A Practical Introduction to Kernel Discrepancies: MMD, HSIC & KSD
Antonin Schrab
TL;DR
The article provides a practical, kernel-based toolkit for comparing distributions and testing independence through MMD, HSIC, and KSD, detailing both exact and efficient estimators. It formalizes the kernel- and RKHS-based foundations (kernel mean embeddings, cross-covariance operators, and properties like characteristicity and universality) and explains how MMD and HSIC relate to each other and to KSD, including their respective V- and U-statistic estimators. The work then surveys a wide range of computationally efficient estimators (V-, U-, and incomplete statistics such as L, D, B, X, and R) and introduces adaptive kernel pooling (including mean, max, and fuse pooling) to address kernel selection in practice. It provides guidelines for bandwidth calibration, kernel collection, and fusion strategies to enable robust, scalable two-sample, independence, and goodness-of-fit testing in real-world settings.
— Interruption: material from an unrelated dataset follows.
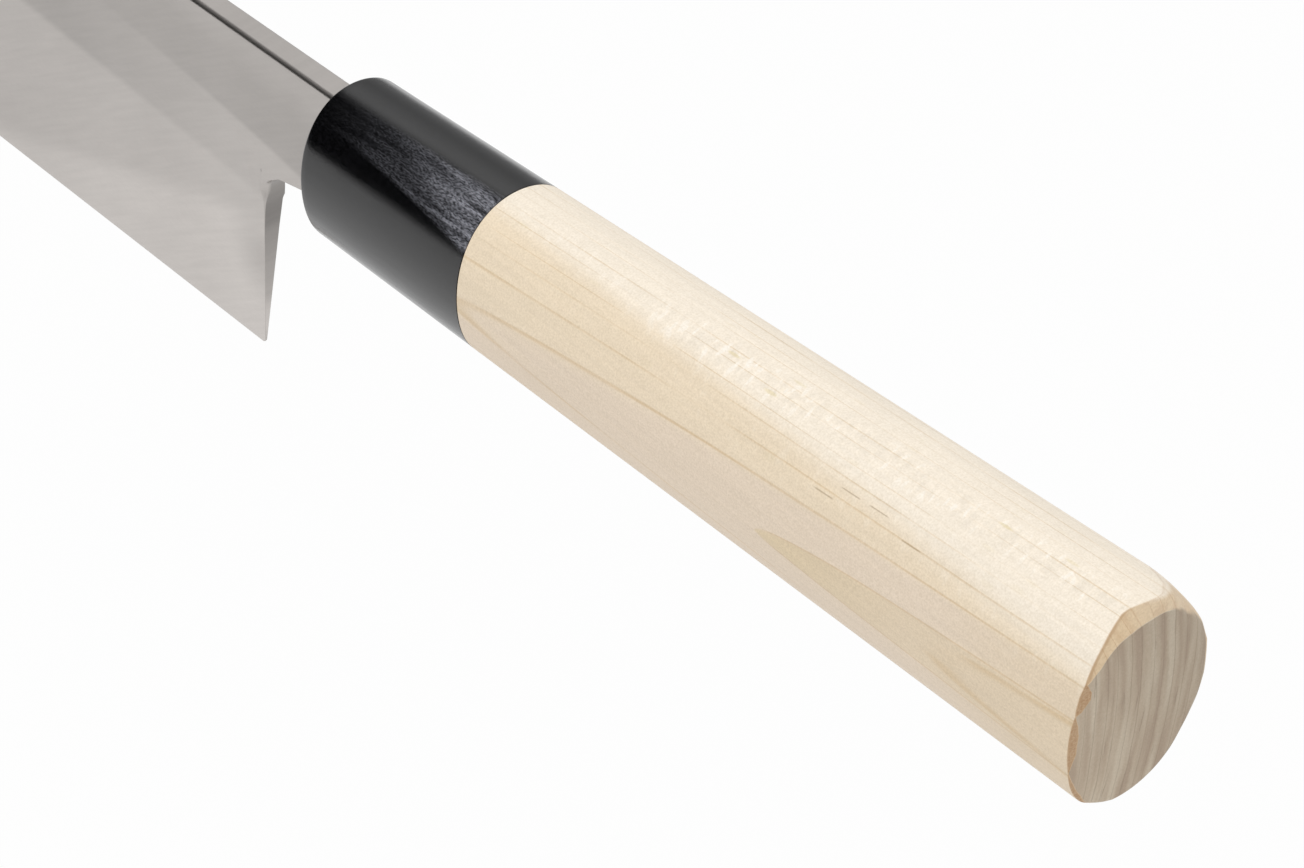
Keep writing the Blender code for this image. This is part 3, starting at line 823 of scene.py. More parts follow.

Overall, the paper offers a coherent, actionable framework for kernel discrepancies that balances statistical guarantees with computational efficiency and adaptivity for practical data analysis.
Abstract
This article provides a practical introduction to kernel discrepancies, focusing on the Maximum Mean Discrepancy (MMD), the Hilbert-Schmidt Independence Criterion (HSIC), and the Kernel Stein Discrepancy (KSD). Various estimators for these discrepancies are presented, including the commonly-used V-statistics and U-statistics, as well as several forms of the more computationally-efficient incomplete U-statistics. The importance of the choice of kernel bandwidth is stressed, showing how it affects the behaviour of the discrepancy estimation. Adaptive estimators are introduced, which combine multiple estimators with various kernels, addressing the problem of kernel selection.